Towering oak trees draped in Spanish moss, serene boardwalks crossing marshland, grassy utopias, and the shimmering Savannah River—it’s all there for your enjoyment at Skidaway Island State Park, about a 20-minute drive from the bustle of Downtown Savannah. The 588-acre park borders Savannah’s Intracoastal Waterway as well as the Skidaway Narrows, and many boardwalks bridge over the marshes for up-close exploration of these scenic waterways.
“Skidaway is a great destination for the beautiful Lowcountry trails, where you can see fiddler crabs at low tide and Spanish moss swaying from the trees,” says Kim Hatcher, public affairs coordinator of Georgia State Parks and Historic Sites. “Birding is excellent, and you can look for migrating painted buntings during season.”
All of the park’s six miles of hiking trails are flat. The most popular is the one-mile Sandpiper Trail Loop, where you’ll cross over salt flats, tidal creeks, and boardwalks, all under the shelter of Spanish moss-adorned oaks. At the salt flats, keep an eye out for fiddler crabs skittering across the surface. The biggest incline you’ll encounter is crossing the “island hammock,” a term that describes how land is raised higher above the marshes so that certain plants that can’t survive in the wetlands can grow.

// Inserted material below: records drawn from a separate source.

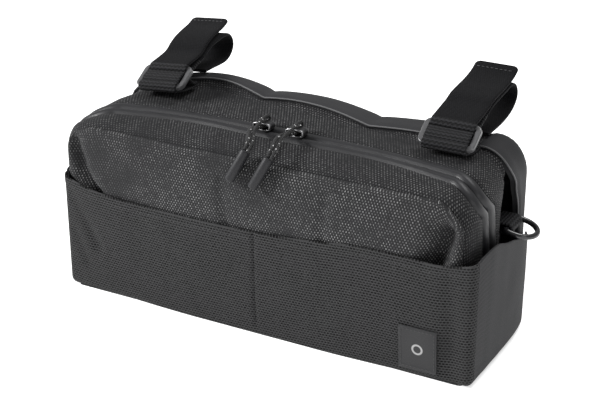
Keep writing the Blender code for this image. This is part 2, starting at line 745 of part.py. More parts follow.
def make_slider(name, x, mats):
    """A zip slider as a loop of plate on the zip, with a window for its cord."""
    q = x / (SHELL_HALF - CORNER)
    seat = shell(q, zip_slit(q), GAP)
    half_long, half_tall, plate = SLIDER_LONG / 2, SLIDER_TALL / 2, SLIDER_PLATE
    centre = seat + Vector((0, 0, half_tall))
    path = []
    for i in range(12):
        swing = 2 * pi * i / 12
        long_share = abs(cos(swing)) ** 0.6 * (1 if cos(swing) >= 0 else -1)
        tall_share = abs(sin(swing)) ** 0.6 * (1 if sin(swing) >= 0 else -1)
        reach = Vector(((half_long - plate / 2) * long_share, 0, (half_tall - plate / 2) * tall_share))
        path.append(centre + reach)
    across = Vector((0, 1, 0))
    sweep("slider_" + name, path, flat_section(SLIDER_WIDE, plate), across, mats["metal"], closed=True)
    return centre


def make_pull(name, x, top, foot, mats):
    """A slider, the doubled cord through it and the rubber tube on the cord's ends."""
    window = make_slider(name, x, mats)
    top, foot = (Vector((x_end, -HALF_DEPTH - ahead, HEIGHT + rise)) for x_end, ahead, rise in (top, foot))
    down = (foot - top).normalized()
    beside = Vector((1, 0, 0)) - down * down.x
    beside = beside.normalized() * (PULL_CORD * 0.58)
    lift = Vector((0, 0, 1))
    start = top - down * (2 * GAP)
    rise = start - down * 0.0035
    front = window + Vector((0, -SLIDER_WIDE / 2 - PULL_CORD, PULL_CORD * 0.25))
    back = window + Vector((0, SLIDER_WIDE / 2 + PULL_CORD * 0.9, PULL_CORD * 0.2))
    through = Vector((0, SLIDER_WIDE / 2, 0))
    above = lift * (SLIDER_TALL / 2 + PULL_CORD / 2 + 2 * GAP)
    over = (start + front + above) / 2 + lift * 0.0030
    near = [start - beside, rise - beside, over - beside, front]
    loop = [window - through, window + through, back, back + above * 0.8, window + above]
    far = [front + above + beside, over + beside, rise + beside, start + beside]
    tube("pull_cord_" + name, curve_through(near + loop + far, 3), PULL_CORD, mats["cord"], 1)

    sides, radius = 10, PULL_TUBE / 2
    rings = ((0.0, 0.62), (0.04, 0.90), (0.10, 1.0), (0.90, 1.0), (0.96, 0.90), (1.0, 0.60))
    turn = Vector((0, 0, -1)).rotation_difference(down).to_matrix()
    points = []
    for along, share in rings:
        for i in range(sides):
            swing = 2 * pi * i / sides
            ring = Vector((radius * share * cos(swing), radius * share * sin(swing), -along * PULL_TUBE_LONG))
            points.append(top + turn @ ring)
    faces = []
    for r in range(len(rings) - 1):
        low, high = r * sides, (r + 1) * sides
        faces += [(low + i, high + i, high + (i + 1) % sides, low + (i + 1) % sides) for i in range(sides)]
    faces += [tuple(range(sides)), tuple(reversed(range(len(points) - sides, len(points))))]
    face_outwards(build_object("pull_end_" + name, points, faces, mats["rubber"]))


def main():
    clear_scene()
    mats = make_materials()
    q_list = stations(7, 4, 5)
    make_base_panel(mats)
    make_front_panel(mats)
    make_top_bands(mats, q_list)
    make_gusset_back(mats, q_list)
    make_back_panel(mats)
    make_back_binding(mats)
    make_front_pocket(mats)
    make_side_pocket("pocket_left", -1, mats)
    make_side_pocket("pocket_right", 1, mats)
    make_label(mats)
    for name, side, roll, bar_share, over_zip, tilt, under, over in STRAP_SETS:
        bar = (HALF_DEPTH * bar_share, HEIGHT + over_zip)
        make_strap_set(name, side, roll, bar, radians(tilt), under, over, mats)
    make_ring("left", -1, mats)
    make_ring("right", 1, mats)
    for name, x, top, foot in PULLS:
        make_pull(name, x, top, foot, mats)


main()
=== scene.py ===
"""The looks of a bicycle handlebar bag: woven cloth, mesh pockets, a foam back, webbing and zip pulls.

Metres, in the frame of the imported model. The bag's front faces -Y and its floor is Z = 0.
"""
from math import cos, exp, hypot, pi, radians, sin, sqrt

import bpy
import numpy as np
from mathutils import Matrix, Vector, noise


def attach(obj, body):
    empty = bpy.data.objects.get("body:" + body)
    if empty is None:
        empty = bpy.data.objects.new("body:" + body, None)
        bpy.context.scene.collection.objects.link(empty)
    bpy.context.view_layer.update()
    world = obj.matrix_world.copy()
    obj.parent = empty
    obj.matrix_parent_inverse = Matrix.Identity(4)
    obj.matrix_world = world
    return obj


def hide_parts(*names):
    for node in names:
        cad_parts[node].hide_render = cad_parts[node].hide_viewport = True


# Sizes of the bag, as in the model
WIDTH = 0.250
DEPTH = 0.089
HEIGHT = 0.105
GAP = 0.0003
CLOTH = 0.0015
TAPE = 0.0012
MESH = 0.0012
BASE_WALL = 0.0020
PAD = 0.0060
BACK_FOAM = 0.0060
CORNER = 0.0170
SIDE_GAPE = 0.0048
SEAM_SETBACK = 0.0044
DOME = 0.0026
ZIP_SLIT = 0.0008
PLEAT = 0.0060
BACK_ROLL = 0.0100
INNER_ROLL = 0.0050
BACK_DIP = 0.0022
BINDING = 0.0018
POCKET_HEIGHT = 0.0620
POCKET_PUFF = 0.0022
POCKET_TURN = 0.0040
SIDE_PUFF = 0.0020
WEBBING = 0.0250
WEBBING_WALL = 0.0014
STRAP_WALL = 0.0018
STRAP_INSET = 0.0370
STRAP_REACH = 0.0570
BUCKLE_WIRE = 0.0030
BUCKLE_PITCH = 0.0134
RING_WIRE = 0.0030
RING_WIDTH = 0.0220
RING_REACH = 0.0170
RING_Y = 0.0155
RING_LIFT = 0.0055
RING_OUT = 0.0010
RING_REST = radians(12)
RING_TAB = 0.0150
SLIDER_LONG = 0.0110
SLIDER_WIDE = 0.0065
SLIDER_TALL = 0.0048
SLIDER_PLATE = 0.0011
PULL_CORD = 0.0021
PULL_TUBE = 0.0056
PULL_TUBE_LONG = 0.0190
LABEL_WIDE = 0.0210
LABEL_TALL = 0.0245
LABEL_WALL = 0.0008
LABEL_INSET = 0.0290
LABEL_Z = 0.0170

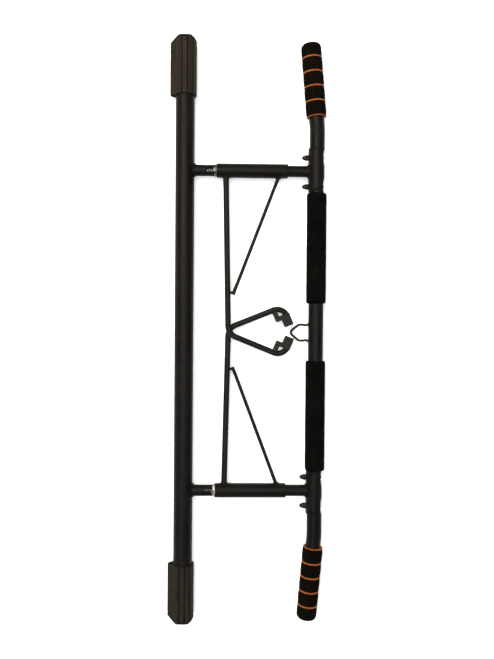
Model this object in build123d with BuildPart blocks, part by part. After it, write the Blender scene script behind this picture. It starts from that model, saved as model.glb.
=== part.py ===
from build123d import *
from math import acos, asin, cos, hypot, pi, radians, sin, sqrt
import os

# Doorway pull-up bar, folded flat. Millimetres. The rear bar carries the rubber feet, the front bar
# the foam. +X runs from the rear bar to the front bar, +Y to the left end and +Z up. The origin is
# on the floor under the middle of the bar, and the axes of both bars lie FOOT_R above it.

# ---- frame ----------------------------------------------------------------------------------
BAR_SPACING = 224.0          # rear bar axis to front bar axis
OVERALL_LENGTH = 992.0       # over the rubber feet
CROSS_Y = 271.5              # cross tubes, either side of the middle
TUBE_WALL = 1.5
REAR_R = 16.0
FRONT_R = 12.7
CROSS_R = 9.5

FRONT_SHIFT = -2.2           # the front bar is bolted on a little to the right of the middle
FRONT_BEND_Y = 347.0         # where its ends turn back, from its own middle
FRONT_BEND_ANGLE = 5.0
FRONT_BEND_R = 120.0
FRONT_END = 138.5            # end of the tube past the bend corner

# ---- rubber feet ----------------------------------------------------------------------------
FOOT_R = 19.3
FOOT_INNER_Y = 396.0
FOOT_END_WALL = 8.5
FOOT_END_ROUND = 9.6
FOOT_DOME_R = 28.0           # of the end, seen from above
FOOT_BORE_GAP = 0.05
NOSE_REACH = 25.3            # bearing edge of the foot, from the bar's axis
NOSE_TIP = 7.0
NOSE_CORNER = 12.0           # cut off the nose along the foot
NOSE_CUT_X = 15.5            # where the cut meets the dome
GROOVE_R = 1.3
GROOVE_AXIS_R = 19.5
GROOVE_COUNT = 10
GROOVE_SPAN = 270.0
POCKET_DEPTH = 12.0          # hollow in the nose: depth, then distance from the axis and half height
POCKET_OUTER = (23.7, 2.2)
POCKET_INNER = (17.4, 7.6)
POCKET_FLOOR_R = 17.2

# ---- foam, and the grips' rings ---------------------------------------------------------------
FOAM_R = 16.75
FOAM_BORE_R = FRONT_R + 0.05
FOAM_Y = (48.6, 235.8)
FOAM_SHIFT = -1.1
FOAM_EDGE = 3.0
GRIP_R = 17.0
GRIP_STOP = 142.5            # along the bent end, from the bend corner
GRIP_PLUG = 0.2              # gap between the tube's end and the grip's closed end
GRIP_END_ROUND = 6.5
RING_WIDTH = 2.8
RING_SEAT_R = 15.2
RING_R = 17.2
RING_FIRST = 19.8            # middle of the first ring, along the bent end
RING_PITCH = 24.5
RING_COUNT = 5
RING_ROUND = 0.4

# ---- saddles and fasteners ------------------------------------------------------------------
SADDLE_R = FRONT_R + 2.0
SADDLE_LENGTH = 73.0
SADDLE_CORNER = 6.0
SADDLE_OUT = 2.0             # its middle lies this far outside the cross tube's axis
BOLT_SHIFT = -1.4            # of every bolt along the bar
BOLT_OFFSET = 24.5
BOLT_R = 2.5
BOLT_HOLE_R = 2.7
HEAD_R = 4.75
HEAD_HEIGHT = 1.9
DIMPLE_DEPTH = 3.2
DIMPLE_R = 36.0
HEAD_SEAT = FRONT_R - 2.85
NUT_SEAT = SADDLE_R - 0.6
NUT_FLATS = 8.8
NUT_HEX_HEIGHT = 4.8
NUT_HEIGHT = 11.8
NUT_DOME_R = 4.4
NUT_HOLE_R = BOLT_R + 0.05
NUT_HOLE_DEPTH = 8.0
BOLT_ENGAGEMENT = 7.5        # length of shank inside the nut
SPOTFACE_R = 5.0

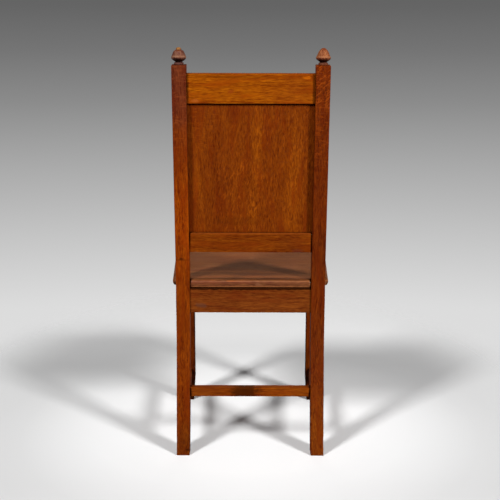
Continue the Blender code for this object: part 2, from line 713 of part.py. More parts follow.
seat_board = make_seat()
rear_rail_face = -REAR_RAIL_SETBACK - SEAT_RAIL_THICKNESS
front_rail_face = LEG_FRONT + FRONT_RAIL_SETBACK + SEAT_RAIL_THICKNESS
for name, side in SIDES:
    make_corner_block("rear_" + name, side, seat_board, (POST_INNER, POST_FRONT), rear_rail_face, -1)
    make_corner_block("front_" + name, side, seat_board, (LEG_INNER, LEG_REAR), front_rail_face, 1)

stand_at_origin()
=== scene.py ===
"""Hall chair in oak: the finish of every piece, with a pale studio floor, soft lamps and a camera.

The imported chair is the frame. Each oak piece is its node's own shape, cut across its length and rubbed
down along its eased edges. The acorns are turned anew, and every surface takes a finish made of nodes.
"""

import math

import bmesh
import bpy
from mathutils import Matrix, Vector, noise


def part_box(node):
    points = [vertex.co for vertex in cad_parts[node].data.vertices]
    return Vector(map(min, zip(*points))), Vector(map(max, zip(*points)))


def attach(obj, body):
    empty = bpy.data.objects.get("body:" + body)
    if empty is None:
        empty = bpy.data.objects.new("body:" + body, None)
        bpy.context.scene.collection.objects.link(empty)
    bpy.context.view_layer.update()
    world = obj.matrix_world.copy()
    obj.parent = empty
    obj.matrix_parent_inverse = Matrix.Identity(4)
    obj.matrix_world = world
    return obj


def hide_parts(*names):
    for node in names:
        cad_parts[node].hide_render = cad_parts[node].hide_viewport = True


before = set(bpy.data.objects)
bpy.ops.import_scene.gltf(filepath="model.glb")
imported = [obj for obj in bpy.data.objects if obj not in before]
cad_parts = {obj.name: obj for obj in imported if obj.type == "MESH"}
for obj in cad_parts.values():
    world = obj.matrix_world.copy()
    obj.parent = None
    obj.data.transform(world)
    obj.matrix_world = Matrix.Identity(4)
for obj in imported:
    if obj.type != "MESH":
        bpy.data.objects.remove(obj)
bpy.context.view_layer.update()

bl_info = {
    "name": "Hall Chair",
    "version": (1, 0, 0),
    "blender": (4, 5, 0),
    "location": "View3D > Sidebar > Hall Chair",
    "description": "Finishes a hall chair in worn oak and lights it on a pale studio floor",
    "category": "Object",
}

BODY = "root"

# The rear face of the posts where they stand upright, how far the seat's rear edge lies inside it, that
# edge, the seat's top and the lean of the back
UPRIGHT_REAR = 0.1806
SEAT_SETBACK = 0.003
SEAT_REAR = UPRIGHT_REAR - SEAT_SETBACK
SEAT_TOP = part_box("seat_board")[1].z
BACK_RAKE = math.radians(5.5)

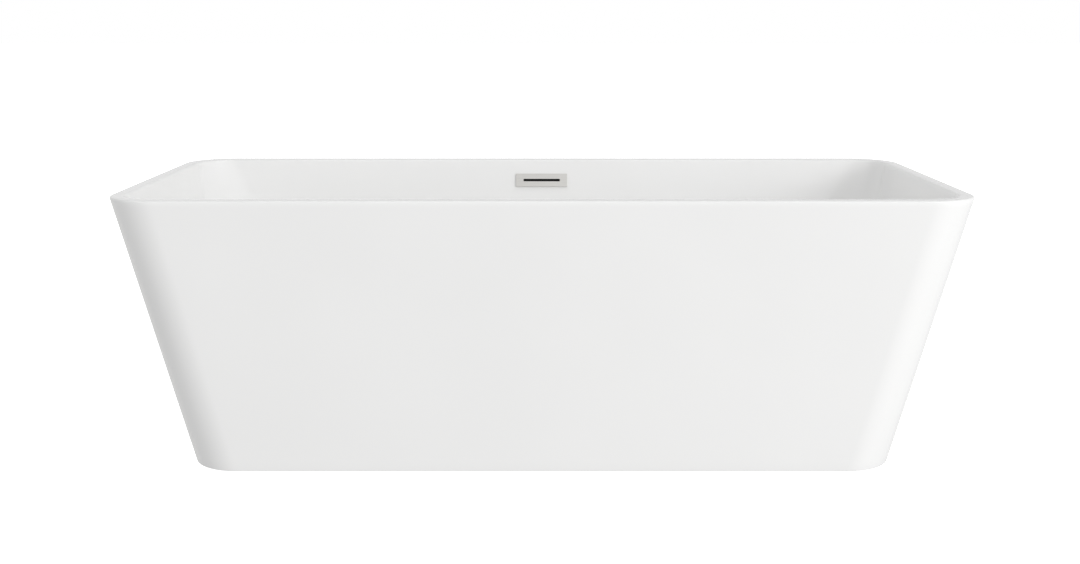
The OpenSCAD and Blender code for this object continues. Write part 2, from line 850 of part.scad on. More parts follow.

Just before the boardwalk, stop and peer into the tidal pools. Depending on the time of day, you’ll be able to see an array of coastal creatures, such as minnows, shrimp, crabs, and oysters. The trail also offers a palpable air of history. The V-shaped Confederate Earthworks indicate areas where off-duty gun crews rested during the Civil War. And, in the last quarter-mile of the hike, before crossing the final boardwalk, look out for a hole that once held one of 33 liquor stills from the 1930s.
From the Sandpiper Loop Trail, you can connect to the Avian Trail loop, another one-mile loop. As its name suggests, it’s a great option for spotting feathered friends like osprey sailing across the waters. To the west is the Intracoastal Waterway, a system that stretches from Florida to Massachusetts.
The Connector Trail, meanwhile, is a one-mile inland trail that accesses the Big Ferry Trail loop, the park’s longest trail at three miles. At the intersection between these trails, explore the Alligator Pond, where sometimes the scaly giants bask in the sun. Take the side trail to climb the observation tower for a sprawling view of the coastal wetlands, whose marshes and waterways meld in a blue, white, and green palette.
For a longer visit than just a hike, make it an overnight excursion at one of the park’s 87 campsites, which offer privacy amidst moss-draped oaks. “The campground is especially pretty,” Hatcher says. “Yet Skidaway Island State Park is only 20 minutes from downtown Savannah’s history and restaurants. The trails are fairly easy, making them approachable for all visitors.”
Additional information: The park is open from 7 am to 10 pm daily, offering the chance for early morning bird-watching or late-night stargazing. Leashed pets are welcome. Parking is $5 per day, and campsite/cabin rentals are additional charges. Follow Harry S. Truman Parkway south from Savannah, and the park entrance is located off Diamond Causeway.